AI Core and Launchpad at the BTP
But all is not lost! SAP's Chief Technology Officer, Juergen Mueller, wants to make a lasting impact. Mueller's announcement of the Generative AI Hub at the recent SAP TechEd in Bangalore, India, is positive in this context. The Generative AI Hub will be added to the existing SAP AI Core and SAP AI Launchpad on the SAP Business Technology Platform (BTP) to manage the connection to external LLMs, initially Open AI. Billing via a separate pricing model (AI units) is also planned.
Unfortunately, Jürgen Müller's technical concept is only half the truth. This should set off alarm bells for experienced SAP customers. What happens in cases with indirect usage, such as when SAP-generated data from Open AI is passed on to third-party systems? And what about compliance and the GDPR (general data protection regulation), etc.?
Reparations through financial incentives
At the beginning of the year, SAP unveiled a set of resources, services, and financial incentives to help customers migrate to the cloud and keep up with the pace of innovation. The Rise Migration and Modernization program is designed to help. The end of maintenance for some key SAP solutions is clearly defined as 2027 and therefore foreseeable.
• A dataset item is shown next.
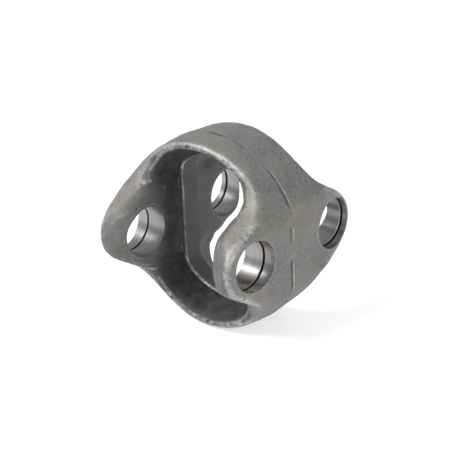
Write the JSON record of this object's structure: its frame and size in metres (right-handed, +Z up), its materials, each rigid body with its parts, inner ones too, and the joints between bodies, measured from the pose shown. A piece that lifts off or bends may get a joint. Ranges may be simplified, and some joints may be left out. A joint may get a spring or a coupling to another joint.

Many questions remain about how future services and solutions will actually be implemented—and companies need working solutions before they can migrate.
To protect the investments of SAP customers and offset the costs of migration and transformation, SAP has announced a limited time offer to reduce migration costs by up to 50 percent. Through the end of 2024, S/4 and ECC customers who migrate to RISE or GROW will receive special credits that can be applied to maintenance costs, cloud services, or cloud subscriptions.
Consistency across all BTP services
According to the DSAG user association, SAP customers still lack a cross-service-strategy and consistency across all BTP services and their interactions, to better integrate BTP as a platform in enterprise-wide, multi-tier architectures with the associated services. If you are in the DACH region, click here to attend a BTP event in your area!
For example, SAP has not yet standardized monitoring and logging individual BTP services and, according to the DSAG, SAP has also not yet developed a consistent cloud identity management strategy. In addition, features that would facilitate the operational use of BTP would be a unified access strategy from SAP to support to the lines of business (LoB) services, a unified overview of BTP services including their availability in SAP price lists, and the rapid integration of solutions such as Signavio as a true, fully integrated BTP service. In summary, SAP desperately needs to develop, implement, and communicate a unified strategy for the interaction of LoB and BTP services. The DSAG sees this as an important approach that must be expanded.